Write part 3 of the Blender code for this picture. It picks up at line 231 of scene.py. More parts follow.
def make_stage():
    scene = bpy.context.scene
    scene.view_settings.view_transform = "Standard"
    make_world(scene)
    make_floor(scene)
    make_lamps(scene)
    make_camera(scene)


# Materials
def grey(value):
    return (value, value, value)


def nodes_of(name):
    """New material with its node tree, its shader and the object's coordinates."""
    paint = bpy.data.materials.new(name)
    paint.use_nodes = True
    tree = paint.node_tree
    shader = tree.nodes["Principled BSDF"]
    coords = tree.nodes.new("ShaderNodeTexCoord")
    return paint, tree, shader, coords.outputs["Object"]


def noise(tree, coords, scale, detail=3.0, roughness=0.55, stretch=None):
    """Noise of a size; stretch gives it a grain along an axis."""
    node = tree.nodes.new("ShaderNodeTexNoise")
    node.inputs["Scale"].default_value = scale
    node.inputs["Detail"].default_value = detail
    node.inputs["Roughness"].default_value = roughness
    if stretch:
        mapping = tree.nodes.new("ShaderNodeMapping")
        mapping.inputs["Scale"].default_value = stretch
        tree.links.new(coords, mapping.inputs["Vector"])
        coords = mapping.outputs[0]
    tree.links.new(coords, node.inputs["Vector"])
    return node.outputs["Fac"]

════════

Copy every line of the listing where the word "scene" appears.

WORKED SOLUTION -
Write part 3 of the Blender code for this picture. It picks up at line 231 of scene.py. More parts follow.
    scene = bpy.context.scene
    scene.view_settings.view_transform = "Standard"
    make_world(scene)
    make_floor(scene)
    make_lamps(scene)
    make_camera(scene)